Exactly how many lines have the word "materials"? Answer with the bare number.

____

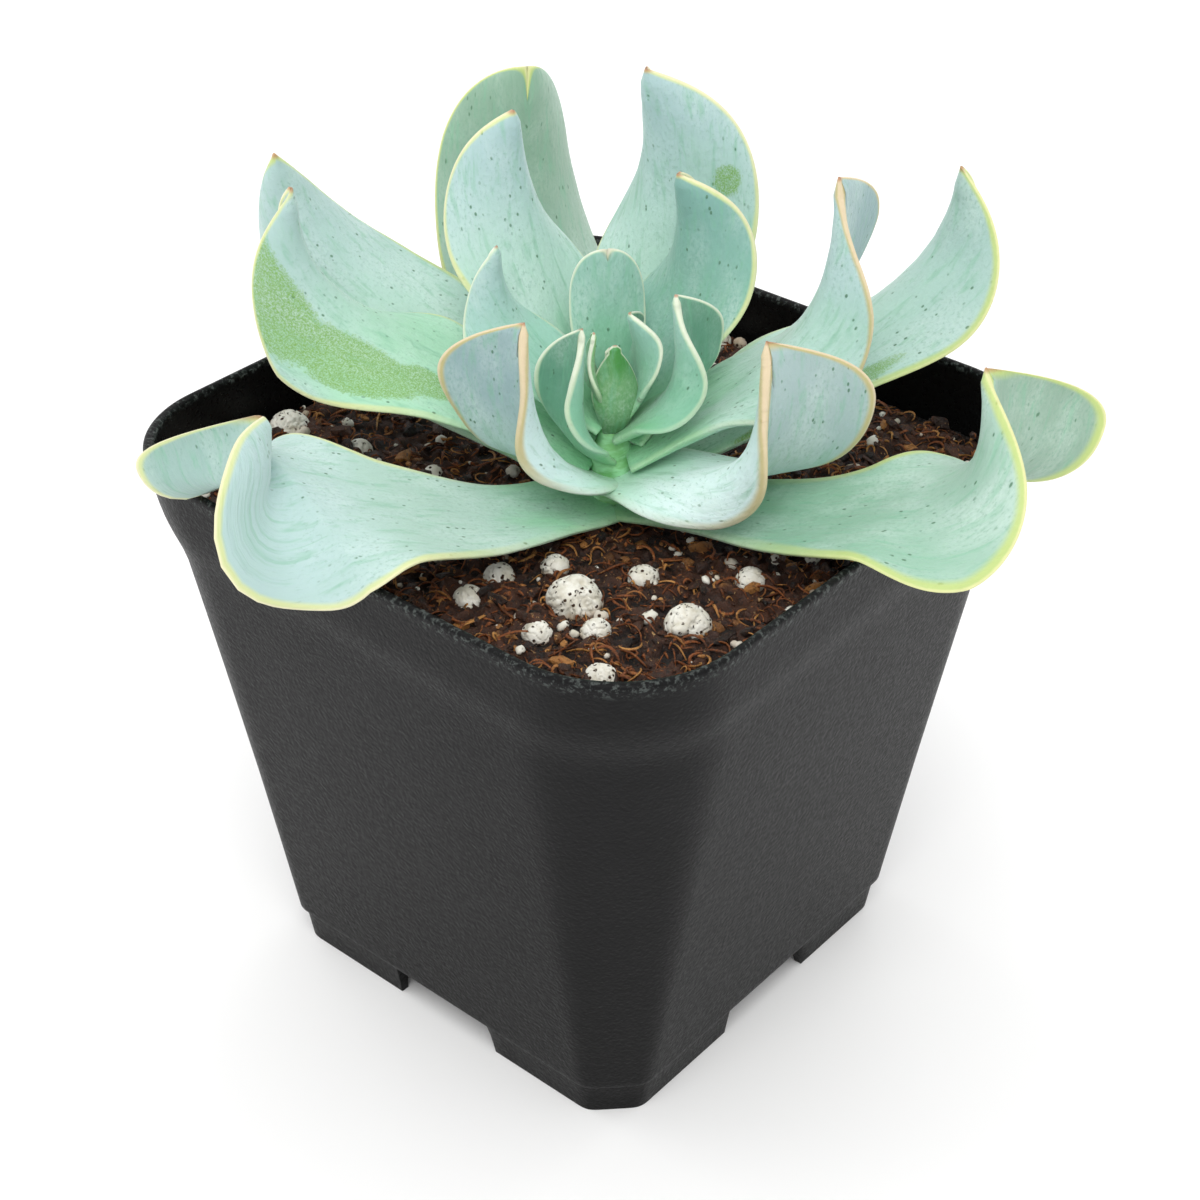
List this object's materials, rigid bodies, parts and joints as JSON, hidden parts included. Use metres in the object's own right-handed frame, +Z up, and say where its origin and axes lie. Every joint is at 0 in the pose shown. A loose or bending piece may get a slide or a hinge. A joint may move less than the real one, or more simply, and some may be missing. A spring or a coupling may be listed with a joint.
{
  "type": "potted succulent",
  "caption": "Rosette succulent with powdery, curled blue-green leaves growing in gritty soil in a square tapered nursery pot with cut corners and feet.",
  "frame": {"origin": "bottom middle of the box round the whole plant and pot, on the surface the pot stands on", "axes": "+Z up along the pot; X and Y along the pot's sides, with the pot's corner at +X -Y the one nearest the viewer in the reference view"},
  "size_m": [0.1208, 0.117, 0.1381],
  "materials": {
    "pot": "matte charcoal injection-moulded plastic with a fine pebbled grain",
    "soil": "moist dark red-brown coir and bark potting mix",
    "stem": "matte green living stem",
    "leaf": "fleshy blue-green leaf with a powdery bloom and pale margins",
    "perlite": "dull white expanded perlite",
    "bark": "dry bark"
  },
  "bodies": {
    "root": {"bark_chip": "bark", "leaf_back": "leaf", "leaf_back_left": "leaf", "leaf_bud_front": "leaf", "leaf_bud_left": "leaf", "leaf_bud_tip": "leaf", "leaf_front_left": "leaf", "leaf_front_right": "leaf", "leaf_heart_back": "leaf", "leaf_heart_left": "leaf", "leaf_heart_right": "leaf", "leaf_inner_back": "leaf", "leaf_inner_left": "leaf", "leaf_inner_right": "leaf", "leaf_left": "leaf", "leaf_outer_back_left": "leaf", "leaf_outer_back_right": "leaf", "leaf_outer_front_left": "leaf", "leaf_outer_left": "leaf", "leaf_outer_right": "leaf", "leaf_right": "leaf", "perlite_01": "perlite", "perlite_02": "perlite", "perlite_03": "perlite", "perlite_04": "perlite", "perlite_05": "perlite", "perlite_06": "perlite", "perlite_07": "perlite", "perlite_08": "perlite", "perlite_09": "perlite", "perlite_10": "perlite", "perlite_11": "perlite", "perlite_12": "perlite", "perlite_13": "perlite", "perlite_14": "perlite", "perlite_15": "perlite", "pot": "pot", "soil": "soil", "stem": "stem"}
  },
  "joints": []
}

____

Task response: 2